Enhancing performance in blue quantum-dot light-emitting diodes by using a deep HOMO carbazol-phenyl-triazine small molecule blended hole transporting layer

Abstract

Carrier transport balance is crucial for fabricating high-performance quantum-dot light-emitting diodes (QLEDs). However, due to the deep highest occupied molecular orbital (HOMO) and large bandgap of the blue CdSe/CdS/ZnS QDs, a mismatched energy level with common organic polymer hole materials leads to large hole injection barriers at the interface of the transport layers (HTLs) and quantum dot emitting layers (QD EMLs), reducing the performance of the blue QLEDs.
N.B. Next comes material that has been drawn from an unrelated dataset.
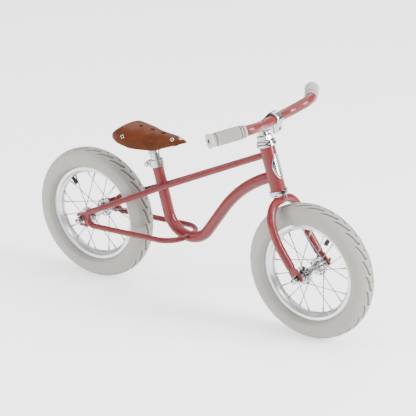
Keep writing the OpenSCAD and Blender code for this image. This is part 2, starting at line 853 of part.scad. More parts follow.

Hence, to achieve highly efficient blue QLEDs, in this paper, bandgap modification engineering is applied to enhance the performance of blue CdSe/CdS/ZnS QLEDs by blending the deep HOMO bipolar host materials 2,4,6-tris(3-(carbazol-9-yl)phenyl)-triazine (TCPZ) (6.13 eV) and PVK (5.70 eV) as the HTL. Compared to devices with neat PVK as the HTL, the QLEDs with 20 wt% TCPZ blended PVK (20 wt% TCPZ:PVK) as the HTL present a reduced turn-on voltage from 3.40 V to 2.90 V, improved maximum brightness from 7856.3 cd m⁻² to 24 413 cd m⁻², and an increased current efficiency (CE) and external quantum efficiency (EQE) from 3.22 cd A⁻¹ and 6.36% to 8.20 cd A⁻¹ and 16.33%. Moreover, the blended HTL devices show a lower efficiency roll-off at higher brightness (20 wt% TCPZ:PVK HTL:EQE = 10.14%@L = 7000 cd m⁻²; PVK HTL:EQE = 2.25%@L = 7000 cd m⁻²). The results demonstrate that the enhanced performance of blue QLEDs can be attributed to an improved hole injection at heterogeneous interfaces and facilitated the charge transfer balance between electrons and holes in blue QLEDs due to the presence of π–π interactions of carbazole groups in PVK and TCPZ.